Do you need a sleeping bag in summer?
In some places, you don’t even need a sleeping bag it is so hot on a night. In this type of situation, a sleeping bag liner is a great substitute and that still provides a very thin yet breathable layer of protection against bugs and cold breezes at night.
Is it warmer in a sleeping bag with fewer clothes on?
If you wear clothes in your sleeping bag you add an extra layer of warmth to your sleeping system. Taking layers off inside your sleeping bag is a great way to cool down if you overheat on a night. Some people report sweating more without any pajamas or base layers on which can cool you down in the early hours of the morning. I normally sleep in my merino base layer bottoms with a fleece up top.
Is a 20-degree sleeping bag too hot for summer?
A 20 degree Fahrenheit sleeping bag will be too hot for summer use. If it has a full-length zip you can open it up and lay it over you like a quilt but you would be far better using a lighter summer bag. A temperature rating of 40 degrees F and upwards is ideal for warm nights camping under the stars.

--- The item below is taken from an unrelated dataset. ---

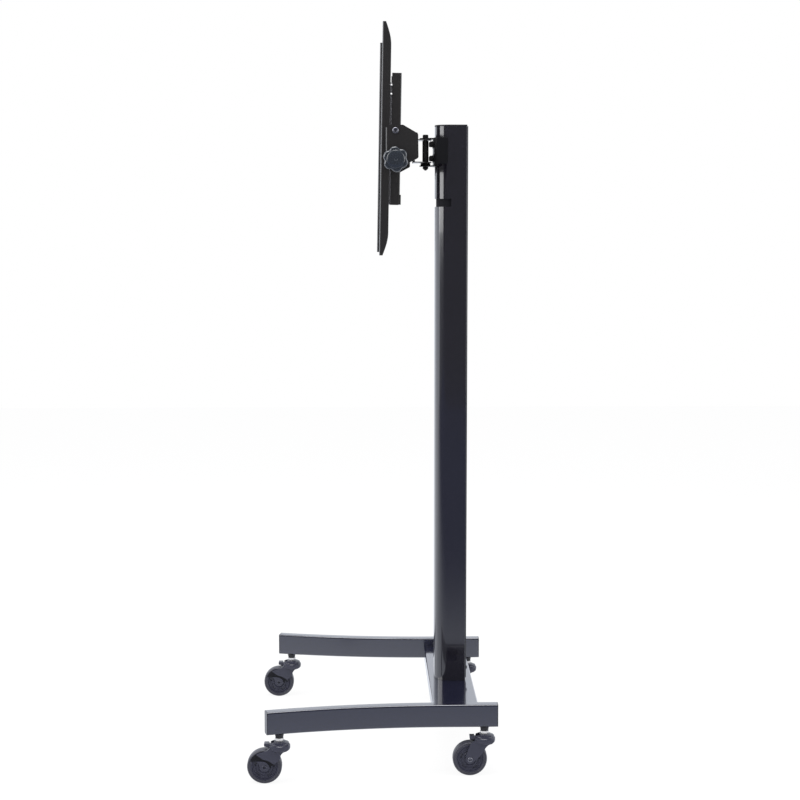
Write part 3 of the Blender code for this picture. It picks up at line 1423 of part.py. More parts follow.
def brake_mesh():
    """A brake pedal about its own hinge pin, along X."""
    hinge_y = BRAKE_PIN_Y + BRAKE_HINGE_RADIUS
    outline = [
        (hinge_y, BRAKE_TOP_Z),
        (hinge_y, BRAKE_BOTTOM_Z),
        (BRAKE_KNEE_Y, BRAKE_BOTTOM_Z),
        (BRAKE_TIP_Y, BRAKE_TIP_Z),
        (BRAKE_TIP_Y, BRAKE_TAB_Z - BRAKE_TAB_EASE),
        (BRAKE_TIP_Y + BRAKE_TAB_EASE, BRAKE_TAB_Z),
        (BRAKE_TAB_Y - BRAKE_TAB_EASE, BRAKE_TAB_Z),
        (BRAKE_TAB_Y, BRAKE_TOP_Z),
    ]
    pedal = prism("pedal", [outline], -BRAKE_HALF_WIDTH, BRAKE_HALF_WIDTH, ALONG_X)
    pin = rod(
        "brake_pin",
        (BRAKE_PIN_Y, BRAKE_PIN_Z),
        BRAKE_PIN_RADIUS,
        -BRAKE_PIN_HALF,
        BRAKE_PIN_HALF,
        ALONG_X,
        8,
    )
    return changed(pedal, "UNION", [pin]).data


def make_casters():
    """Four casters, each on an empty at its stem, trailing towards the screen side."""
    stem = stem_mesh()
    wheel = wheel_mesh()
    axle = axle_mesh()
    brake = brake_mesh()
    brake.transform(Matrix.Translation((0.0, -BRAKE_PIN_Y, -BRAKE_PIN_Z)))
    wide = fork_mesh(wide_fork_outline())
    narrow = fork_mesh(narrow_fork_outline())
    corners = (
        ("front_right", 1, FRONT_STEM_Y, wide),
        ("front_left", -1, FRONT_STEM_Y, wide),
        ("rear_right", 1, REAR_STEM_Y, narrow),
        ("rear_left", -1, REAR_STEM_Y, narrow),
    )
    axle_place = (0.0, -CASTER_TRAIL, WHEEL_RADIUS)
    brake_place = (0.0, BRAKE_PIN_Y, BRAKE_PIN_Z)
    for name, side, y, fork in corners:
        swivel = axis_empty("caster_axis_" + name, (side * leg_centre(y), y, 0.0))
        part("stem_" + name, stem, ZINC, swivel)
        part("fork_" + name, fork, CASTER_PLASTIC, swivel)
        part("wheel_" + name, wheel, TREAD, swivel, axle_place)
        part("axle_" + name, axle, ZINC, swivel, axle_place)
        part("brake_" + name, brake, CASTER_PLASTIC, swivel, brake_place)


def hide_outlines():
    """The cutters stay out of the parts' way in the viewport as well."""
    for obj in CUTTERS.objects:
        obj.hide_set(True)


make_legs()
make_leg_caps()
make_base_plate()
make_base_bolts()
make_column()
make_foot_screws()
make_bracket()
make_bracket_bolts()
make_swivel_pin()
swivel_axis = axis_empty("swivel_axis", (0.0, PIN_Y, 0.0))
make_yoke(swivel_axis)
make_end_plates(swivel_axis)
make_pivot_bolts(swivel_axis)
tilt_axis = axis_empty("tilt_axis", (0.0, PIVOT_Y - PIN_Y, PIVOT_Z), swivel_axis)
tilt_axis.rotation_euler = (REST_TILT, 0.0, 0.0)
make_knobs(tilt_axis)
make_tilt_beam(tilt_axis)
make_spine(tilt_axis)
make_rails(tilt_axis)
make_rail_clamps(tilt_axis)
make_casters()
hide_outlines()
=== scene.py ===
import json
import math

import bmesh
import bpy
from mathutils import Matrix, Vector

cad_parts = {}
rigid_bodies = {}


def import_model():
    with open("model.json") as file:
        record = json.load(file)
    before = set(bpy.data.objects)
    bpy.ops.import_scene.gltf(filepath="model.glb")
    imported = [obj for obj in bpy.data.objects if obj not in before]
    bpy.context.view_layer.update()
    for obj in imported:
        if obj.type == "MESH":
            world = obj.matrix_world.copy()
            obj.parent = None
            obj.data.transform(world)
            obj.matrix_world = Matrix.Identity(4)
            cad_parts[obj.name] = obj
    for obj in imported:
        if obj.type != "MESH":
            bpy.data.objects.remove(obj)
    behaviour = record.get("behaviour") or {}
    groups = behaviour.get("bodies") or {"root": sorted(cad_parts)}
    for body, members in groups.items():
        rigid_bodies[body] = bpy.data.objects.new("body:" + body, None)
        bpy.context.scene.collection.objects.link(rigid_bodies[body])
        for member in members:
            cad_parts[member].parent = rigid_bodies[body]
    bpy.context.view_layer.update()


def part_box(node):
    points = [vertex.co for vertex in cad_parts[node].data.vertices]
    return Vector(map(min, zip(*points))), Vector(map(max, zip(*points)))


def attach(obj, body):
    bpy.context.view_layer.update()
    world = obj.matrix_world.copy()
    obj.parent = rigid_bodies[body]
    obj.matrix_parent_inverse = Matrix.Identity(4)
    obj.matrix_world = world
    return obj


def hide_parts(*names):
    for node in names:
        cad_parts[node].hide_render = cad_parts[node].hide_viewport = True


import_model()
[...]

How to warm up in your sleeping bag?
If you get cold in your sleeping bag there are a few things you can do to warm up at night. The first and most obvious thing is to do some exercise inside your sleeping bag. You can air jog, wiggle your toes, or do some crunches to increase blood flow to your limbs. The second thing you can do which is more practical if you aren’t camping solo is to put on some extra layers of clothing. Base layers are a great idea but fleeces, jackets, and extra socks all make a big difference.
How to cool down in your sleeping bag?
If you get too hot inside your sleeping bag the best thing to do is to unzip the side and get some air. Once you have cooled off you can then sleep with the zip open and your legs out of the side. You can even open it right up and use it as a duvet on top of you. Take any excess layers of clothing off and unzip your tent door if camping. Get as much air flowing as possible until you cool down.